Pertama, puasa adalah ibadah yang tidak tersentuh oleh riya. Amalan lain dapat dilihat oleh siapapun ketika mengerjakannya misalnya shalat. Seseorang tanpa harus menyatakan kepada orang lain pasti dapat dilihat saat ia shalat. Kondisi ini berbeda dengan puasa, selama ia tidak berkata pada orang lain atau menunjukkan gerak-gerik orang yang seang berpuasa misalnya capek, lemas dan lainnya maka orang lain tidak akan mengetahui kalau dia sedang berpuasa.
Kedua, ibadah lain telah ditentukan pahalanya dalam al-Qur’an dan hadis. Misalnya dilipatgandakan dari 10 menjadi 700, sampai pada apa yang Allah swt kehendaki, sementara pahala puasa merupakan rahasia Allah swt. Sebuah rahasia tentu akan sangat surprise dibandingkan dengan sebuah hadiah yang telah diketahui.
Ketiga, ibadah yang paling dicintai oleh Allah adalah puasa, sebab saat Allah menyatakan puasa untuk-Ku telah menunjukkan amalan ini merupakan amalan spesial dan khusus dihadapan-Nya.

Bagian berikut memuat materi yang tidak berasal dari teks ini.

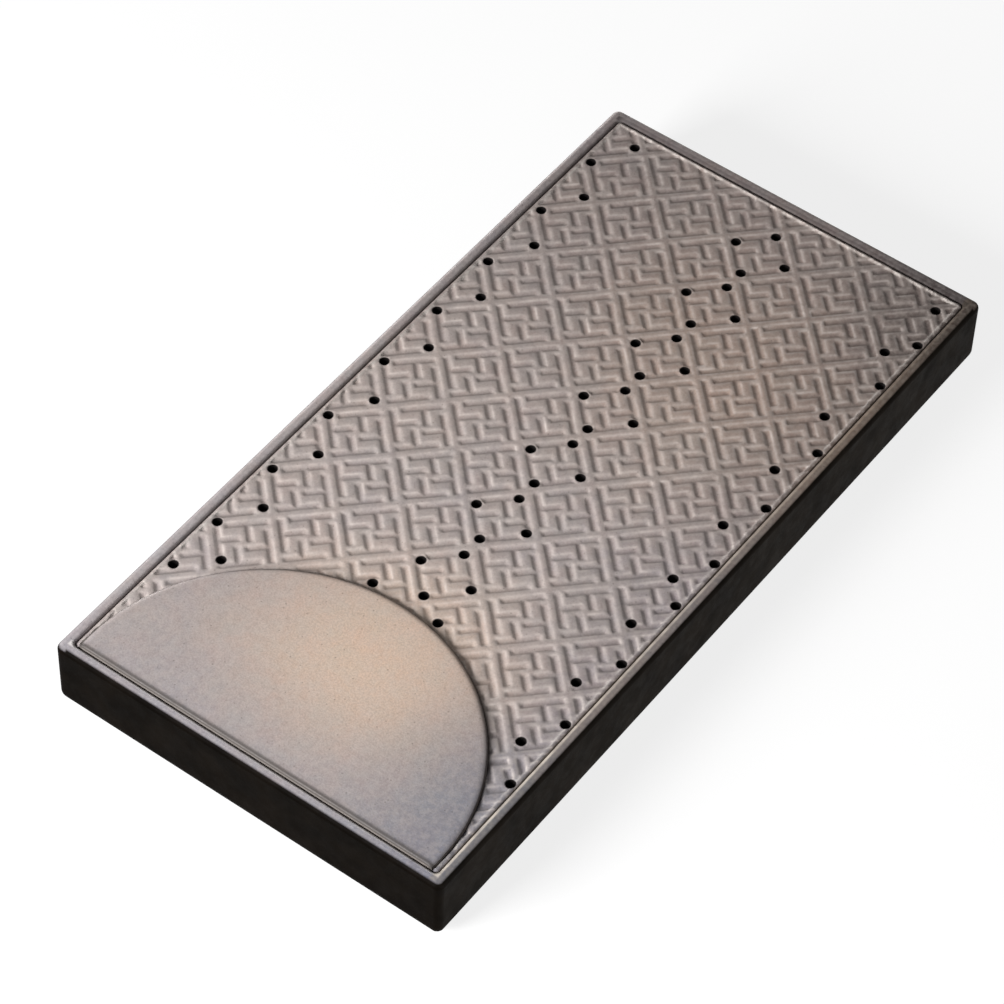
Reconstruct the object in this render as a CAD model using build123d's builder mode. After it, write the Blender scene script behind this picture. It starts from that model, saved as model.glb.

Alasan pertama terkait dengan niat dan gerakan seseorang dalam beribadah, puasa mengungguli amalan lain, sebab niat akan senantiasa terpelihara lebih ikhlas jika amalan yang baik disembunyikan; tidak diketahui kecuali oleh Allah swt. Alasan kedua menunjukan sebuah hitungan matematika tentang ganjaran bagi orang yang beramal baik dan hitungan batasa pahalanya, sementara puasa tidak ada batas pahalanya sebab itu hanya Allah swt yang Maha Mengetahui. Alasan ketiga, merupakan argumentasi spesifik tentang pengkhususan puasa dibanding ibadah lainnya menunjukan ibadah puasa adalah ibadah yang memiliki keistimewaan tersendiri dibanding ibadah lainnya.